## Written instruction
Using the listing below, extract each line that has the word "bends" in it.

## Exercise input
^^^^^^^^^^^^^^^^
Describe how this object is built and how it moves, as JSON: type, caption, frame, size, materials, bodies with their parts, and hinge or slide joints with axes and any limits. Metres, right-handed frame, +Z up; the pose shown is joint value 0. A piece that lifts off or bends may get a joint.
^^^^^^^^^^^^^^^^
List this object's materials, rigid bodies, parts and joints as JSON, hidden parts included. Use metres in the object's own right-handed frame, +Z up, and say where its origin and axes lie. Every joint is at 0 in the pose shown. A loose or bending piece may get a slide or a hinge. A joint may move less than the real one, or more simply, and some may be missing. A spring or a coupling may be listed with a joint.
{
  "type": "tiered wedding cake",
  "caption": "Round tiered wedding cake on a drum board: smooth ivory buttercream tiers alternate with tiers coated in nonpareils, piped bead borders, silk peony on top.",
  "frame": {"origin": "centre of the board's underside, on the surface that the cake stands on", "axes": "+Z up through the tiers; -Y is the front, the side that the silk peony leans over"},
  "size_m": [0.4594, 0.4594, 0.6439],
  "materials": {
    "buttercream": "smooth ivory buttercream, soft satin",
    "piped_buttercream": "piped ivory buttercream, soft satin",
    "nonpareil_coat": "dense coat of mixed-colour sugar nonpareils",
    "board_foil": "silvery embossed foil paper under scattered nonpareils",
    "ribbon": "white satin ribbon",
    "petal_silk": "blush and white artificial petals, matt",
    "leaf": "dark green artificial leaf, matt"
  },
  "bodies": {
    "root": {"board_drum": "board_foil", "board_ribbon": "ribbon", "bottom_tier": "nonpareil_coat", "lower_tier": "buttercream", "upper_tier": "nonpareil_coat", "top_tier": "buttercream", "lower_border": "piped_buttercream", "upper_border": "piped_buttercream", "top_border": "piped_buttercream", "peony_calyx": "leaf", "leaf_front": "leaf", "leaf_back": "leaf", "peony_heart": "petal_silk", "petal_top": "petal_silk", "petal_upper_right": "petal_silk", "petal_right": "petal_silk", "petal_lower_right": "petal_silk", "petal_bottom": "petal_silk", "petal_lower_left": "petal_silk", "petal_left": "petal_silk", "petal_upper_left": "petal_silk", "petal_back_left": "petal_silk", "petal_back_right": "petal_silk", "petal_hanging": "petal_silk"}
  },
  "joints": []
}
^^^^^^^^^^^^^^^^
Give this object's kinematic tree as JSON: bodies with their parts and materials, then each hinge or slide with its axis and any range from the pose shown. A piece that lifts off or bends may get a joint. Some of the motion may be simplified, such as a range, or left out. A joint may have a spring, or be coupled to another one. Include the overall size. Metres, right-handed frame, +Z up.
^^^^^^^^^^^^^^^^
## Right answer
Describe how this object is built and how it moves, as JSON: type, caption, frame, size, materials, bodies with their parts, and hinge or slide joints with axes and any limits. Metres, right-handed frame, +Z up; the pose shown is joint value 0. A piece that lifts off or bends may get a joint.
Give this object's kinematic tree as JSON: bodies with their parts and materials, then each hinge or slide with its axis and any range from the pose shown. A piece that lifts off or bends may get a joint. Some of the motion may be simplified, such as a range, or left out. A joint may have a spring, or be coupled to another one. Include the overall size. Metres, right-handed frame, +Z up.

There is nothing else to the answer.